▸ Request:
Gather each line containing the string "code" from these entries.

▸ Dataset:
• • • • • • •

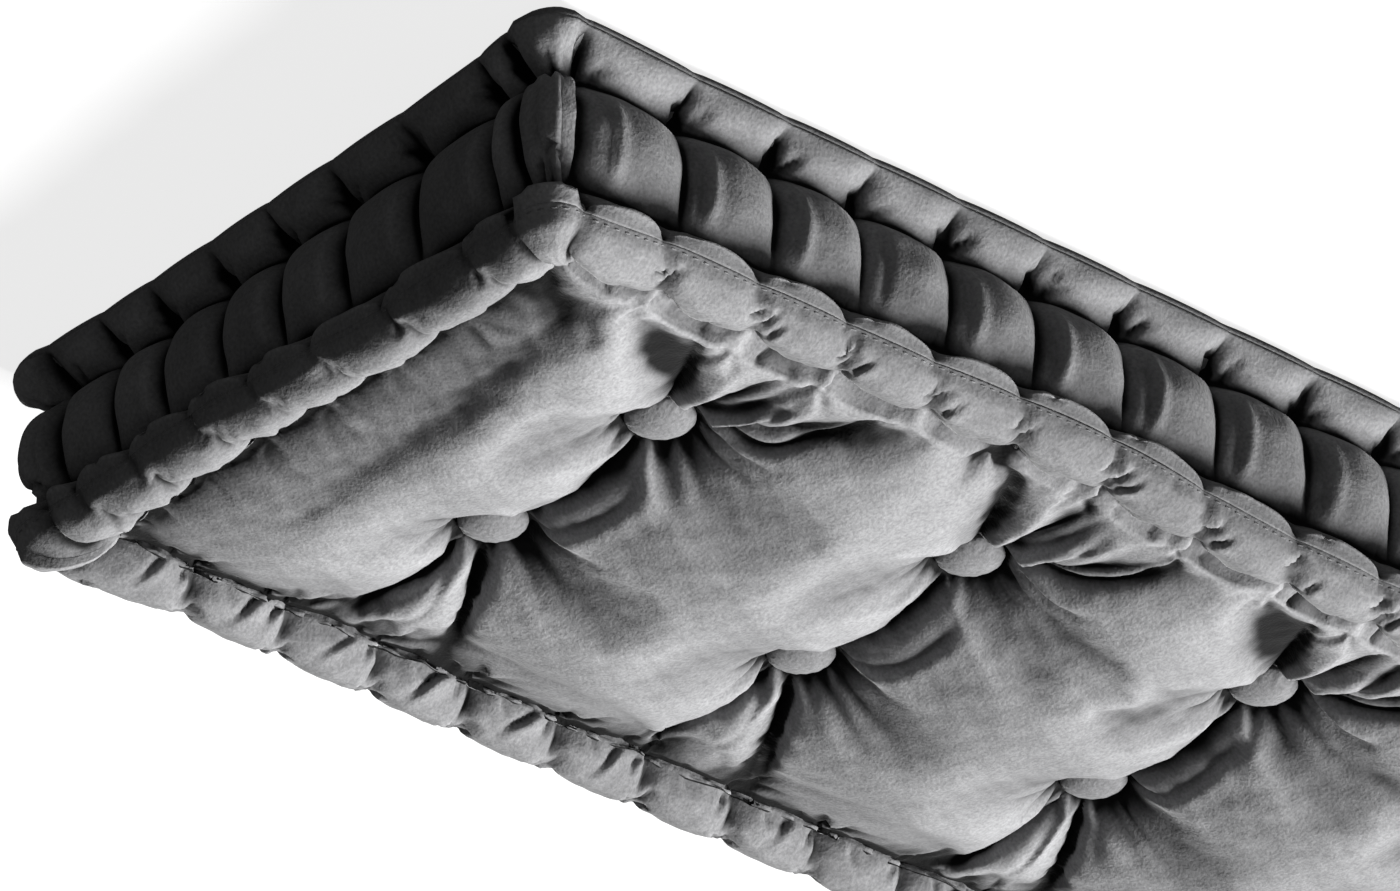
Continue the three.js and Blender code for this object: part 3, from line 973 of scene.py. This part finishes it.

• • • • • • •

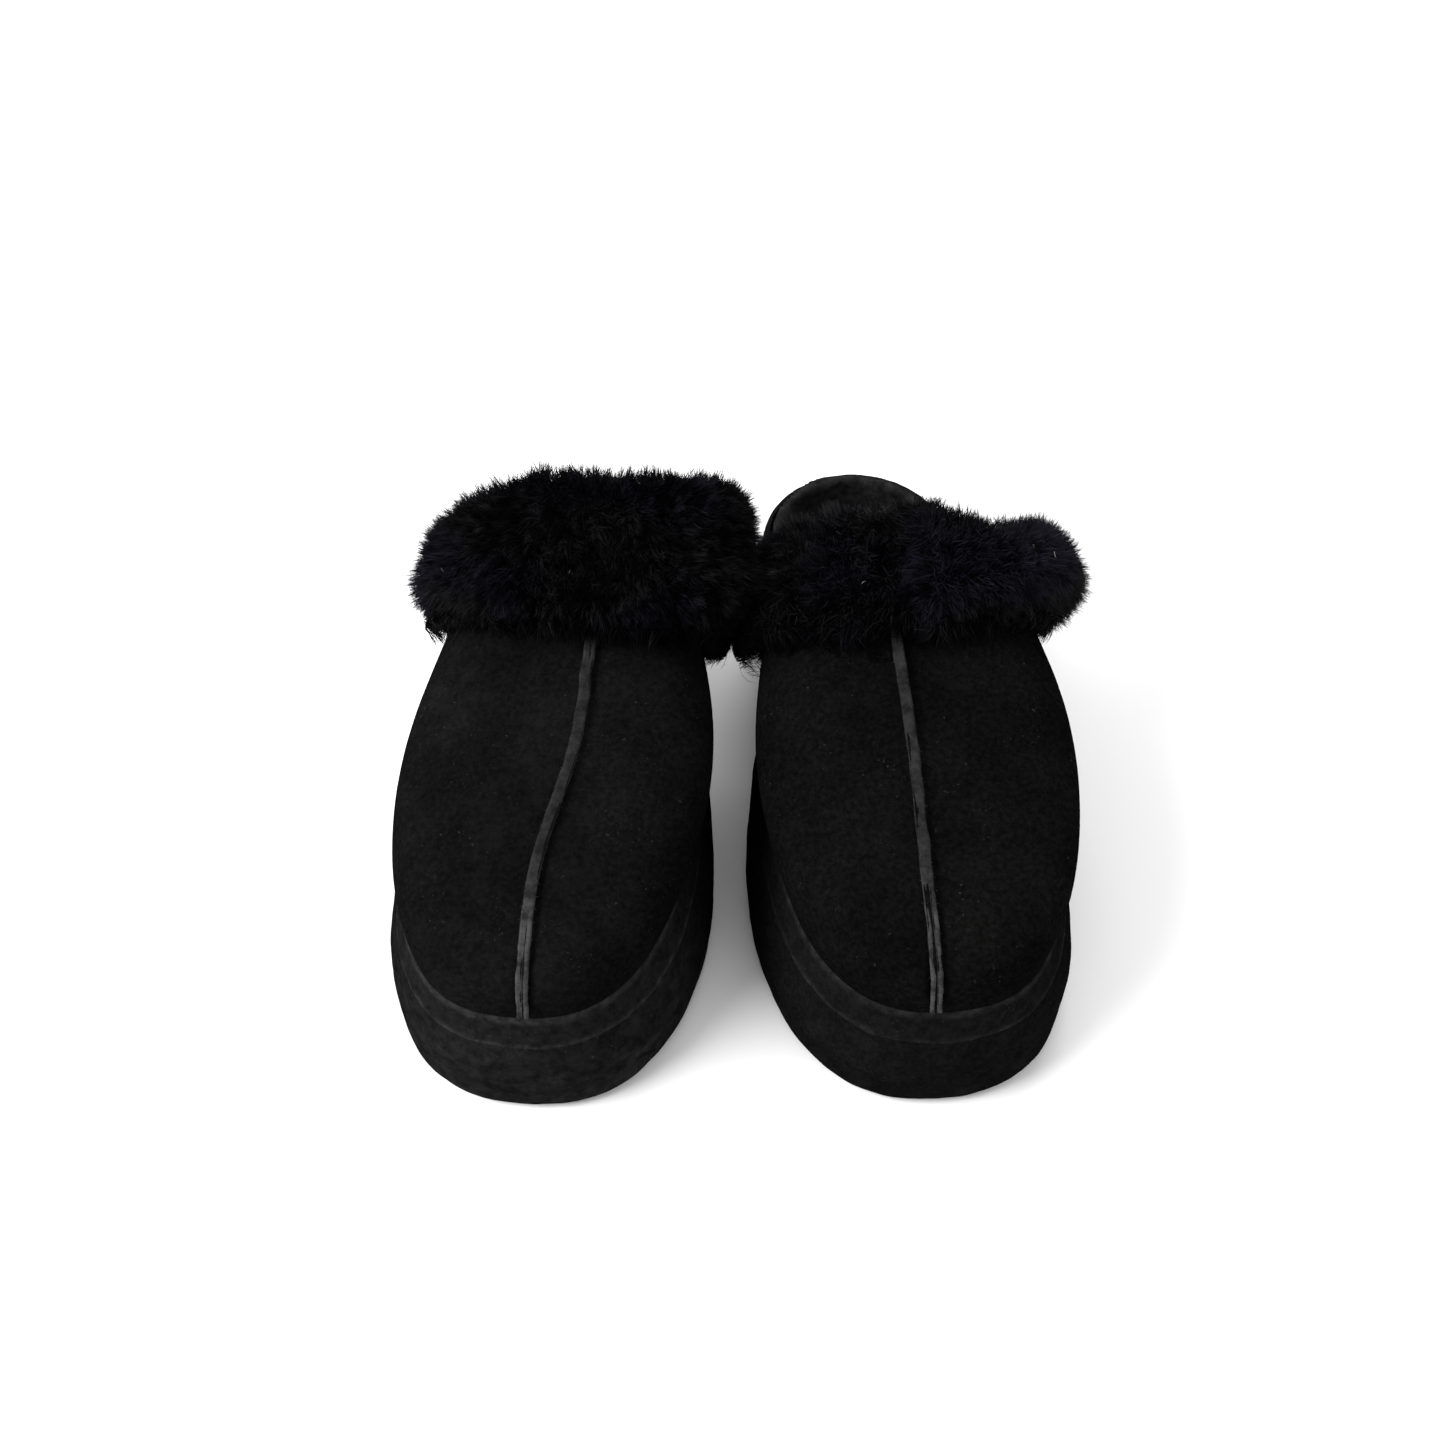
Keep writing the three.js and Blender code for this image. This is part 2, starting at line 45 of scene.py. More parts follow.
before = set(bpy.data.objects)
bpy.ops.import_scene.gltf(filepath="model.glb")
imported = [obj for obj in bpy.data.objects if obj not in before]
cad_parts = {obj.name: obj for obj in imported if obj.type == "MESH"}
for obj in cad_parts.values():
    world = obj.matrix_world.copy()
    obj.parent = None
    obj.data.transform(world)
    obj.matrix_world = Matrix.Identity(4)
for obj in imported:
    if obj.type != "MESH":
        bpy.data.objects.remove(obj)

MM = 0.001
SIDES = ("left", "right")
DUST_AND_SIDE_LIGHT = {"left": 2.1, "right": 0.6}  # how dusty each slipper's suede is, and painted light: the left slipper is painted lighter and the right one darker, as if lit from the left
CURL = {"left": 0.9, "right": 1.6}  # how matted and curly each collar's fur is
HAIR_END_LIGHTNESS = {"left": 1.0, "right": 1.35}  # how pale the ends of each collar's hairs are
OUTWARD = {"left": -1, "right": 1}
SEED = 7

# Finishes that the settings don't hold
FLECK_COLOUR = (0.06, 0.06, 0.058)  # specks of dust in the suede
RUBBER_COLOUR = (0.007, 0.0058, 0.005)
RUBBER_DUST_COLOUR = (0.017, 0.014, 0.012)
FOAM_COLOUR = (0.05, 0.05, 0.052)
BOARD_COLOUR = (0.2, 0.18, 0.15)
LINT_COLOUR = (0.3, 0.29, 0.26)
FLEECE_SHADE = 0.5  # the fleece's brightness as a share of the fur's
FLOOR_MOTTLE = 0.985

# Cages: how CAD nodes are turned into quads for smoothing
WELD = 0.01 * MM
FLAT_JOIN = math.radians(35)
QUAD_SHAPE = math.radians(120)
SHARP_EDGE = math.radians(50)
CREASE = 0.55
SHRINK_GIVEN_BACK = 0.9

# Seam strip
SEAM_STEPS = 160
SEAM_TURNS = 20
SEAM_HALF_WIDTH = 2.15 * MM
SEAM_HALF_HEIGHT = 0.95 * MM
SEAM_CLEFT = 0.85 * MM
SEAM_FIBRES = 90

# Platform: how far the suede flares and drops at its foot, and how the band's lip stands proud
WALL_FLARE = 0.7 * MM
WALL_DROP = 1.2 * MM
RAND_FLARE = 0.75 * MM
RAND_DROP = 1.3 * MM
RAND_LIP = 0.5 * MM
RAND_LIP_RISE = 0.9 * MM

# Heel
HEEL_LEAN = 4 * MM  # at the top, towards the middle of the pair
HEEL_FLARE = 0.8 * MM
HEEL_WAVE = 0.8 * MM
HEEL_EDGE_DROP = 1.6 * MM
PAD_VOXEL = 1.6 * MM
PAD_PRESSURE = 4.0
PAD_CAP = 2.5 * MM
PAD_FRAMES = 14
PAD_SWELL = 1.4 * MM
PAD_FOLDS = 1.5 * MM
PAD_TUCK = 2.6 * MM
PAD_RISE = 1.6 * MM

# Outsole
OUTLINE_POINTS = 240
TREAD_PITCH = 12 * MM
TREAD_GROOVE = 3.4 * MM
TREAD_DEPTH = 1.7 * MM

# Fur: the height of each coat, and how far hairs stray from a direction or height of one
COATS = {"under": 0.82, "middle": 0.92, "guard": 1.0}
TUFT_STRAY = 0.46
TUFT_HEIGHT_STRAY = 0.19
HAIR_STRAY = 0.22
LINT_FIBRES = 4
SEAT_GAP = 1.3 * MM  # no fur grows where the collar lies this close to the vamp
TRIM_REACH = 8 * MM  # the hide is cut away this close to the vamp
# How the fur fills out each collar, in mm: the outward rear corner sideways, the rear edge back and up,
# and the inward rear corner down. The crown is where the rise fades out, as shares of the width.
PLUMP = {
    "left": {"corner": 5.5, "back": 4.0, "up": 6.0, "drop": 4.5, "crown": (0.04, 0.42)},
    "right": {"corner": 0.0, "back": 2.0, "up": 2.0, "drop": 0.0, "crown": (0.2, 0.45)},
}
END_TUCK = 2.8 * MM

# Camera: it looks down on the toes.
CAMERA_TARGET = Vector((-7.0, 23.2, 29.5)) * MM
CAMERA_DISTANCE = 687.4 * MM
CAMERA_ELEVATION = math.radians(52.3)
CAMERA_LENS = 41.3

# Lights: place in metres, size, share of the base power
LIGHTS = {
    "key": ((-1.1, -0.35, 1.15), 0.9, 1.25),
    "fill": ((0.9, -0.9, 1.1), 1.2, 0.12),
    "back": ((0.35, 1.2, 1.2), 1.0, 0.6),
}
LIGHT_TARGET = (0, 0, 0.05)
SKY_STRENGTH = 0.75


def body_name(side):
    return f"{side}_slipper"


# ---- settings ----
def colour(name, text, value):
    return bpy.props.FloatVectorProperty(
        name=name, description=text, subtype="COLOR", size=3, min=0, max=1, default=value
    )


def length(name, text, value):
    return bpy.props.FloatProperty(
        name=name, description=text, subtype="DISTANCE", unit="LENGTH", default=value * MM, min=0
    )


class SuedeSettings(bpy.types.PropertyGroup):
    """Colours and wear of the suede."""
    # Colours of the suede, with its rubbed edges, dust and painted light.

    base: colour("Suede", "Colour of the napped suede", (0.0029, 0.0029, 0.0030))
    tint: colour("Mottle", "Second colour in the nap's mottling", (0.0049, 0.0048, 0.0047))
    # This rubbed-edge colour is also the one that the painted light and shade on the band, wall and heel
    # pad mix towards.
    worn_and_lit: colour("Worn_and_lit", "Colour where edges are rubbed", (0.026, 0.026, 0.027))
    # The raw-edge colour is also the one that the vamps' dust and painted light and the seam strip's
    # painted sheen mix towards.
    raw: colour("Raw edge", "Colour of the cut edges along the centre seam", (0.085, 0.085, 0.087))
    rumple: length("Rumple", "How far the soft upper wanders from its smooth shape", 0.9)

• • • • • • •

▸ Worked solution:
Continue the three.js and Blender code for this object: part 3, from line 973 of scene.py. This part finishes it.
Keep writing the three.js and Blender code for this image. This is part 2, starting at line 45 of scene.py. More parts follow.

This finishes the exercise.